Wednesday 27 May 2009
Reading poetically
I'm enjoying the BBC poetry season in a fairly uncommitted, pretty kneejerk and vague kinda way. I'm glad that they are doing it, I suppose, and I've been happy to see Owen Sheers talking about Sylvia Plath and (some of) Simon Schama talking about John Donne, and I'm looking forward to Armando Iannucci's progamme on Milton. But I'm afraid that the opinons of Griff Rhys Jones, Michelle Ryan, Alex James, John Sergeant and Cerys Matthews on matters poetical are not something I can bring myself to care very much about, and the whole event has the kind of middlebrow, middle class feel that always seems to surround poetry and will put off as many people as it will, doubtless, inspire. GRJ's wide-eyed enthusiasms and his constant gurning particularly annoy me; is there no room at all, across the whole network, for some serious academics to talk seriously about serious poetry? No? Just the gurning? Right, there you are then!
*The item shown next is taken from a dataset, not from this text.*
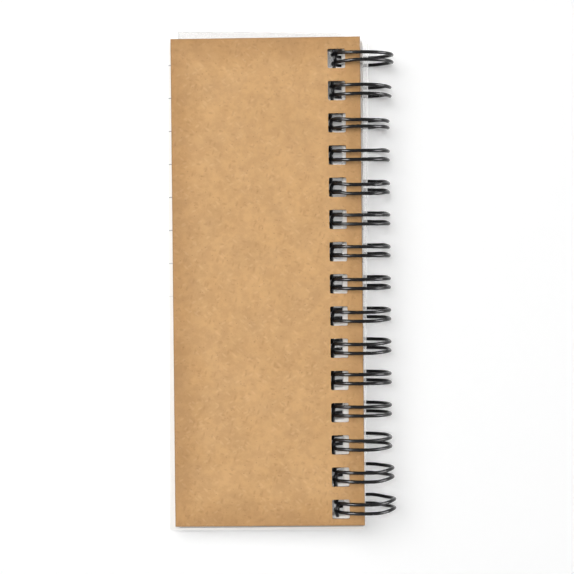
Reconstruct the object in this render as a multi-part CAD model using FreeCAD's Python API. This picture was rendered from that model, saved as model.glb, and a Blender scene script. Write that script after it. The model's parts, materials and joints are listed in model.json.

Nonetheless, poetry is in the air, and my current re-reading of Plath, Eliot, Wallace Stevens and naughty Ruth Padel's useful 52 Ways of Looking at a Poem has, I'm sure, been stimulated by the Beeb's propaganda. Whilst it is right for the Beeb to remind us that poetry can be fun and that poems aren't difficult and dense puzzles that only initiates can fathom and unlock, the programmes have also correctly highlighted the fact that poets pay especial care to and with the language they use, how they place one word against another, and how they go about achieving, in such a concentrated form, a maximum of meaning and emotional punch. Whilst it is good, then, to remember how enjoyable and entertaining poetry can be, we're also being reminded that to get the most out of a poem you need to read it carefully.
This has led me to think: what does it mean to read carefully, to read with care? And what would it mean to read prose is such a way? What would we gain from reading prose as we should read poetry, from reading prose poetically?
The word care comes from the Old English caru or cearu meaning "sorrow, anxiety, grief", but to care for someone or something is to shield them from such, or to accept that they are in such a state, in their "bed of sickness" afflicted by "mental suffering" and requiring our solicitous "protection, preservation or guidance." Being full of cares has morphed, in the word carefully, to being full of care for (care for those who are themselves full of cares). To read carefully is, then, to read solicitously, painstakingly (taking on board the pain, taking on its weight, taking it away from the poem and into our own care), slowly, anxiously desirous of understanding the full weight of meaning of each word. It is the opposite of reading instrumentally, as a means to an end, as merely the means to get to the end of the book, to find the answer but not to observe, to respect, to hold in view and to care for the question that the text always is and is always posing.
Reading carefully is awareness of the cares of words; our habitual carelessness, when reading, shows us that reading's ethical dimension is one that poetry's own intricacy can help to highlight. Reading poetry can help us become better readers especially, perhaps, when and if we remember to read prose poetically. Maybe, then, it is just about worth enduring Gryf's gormless gurning to be reminded of this.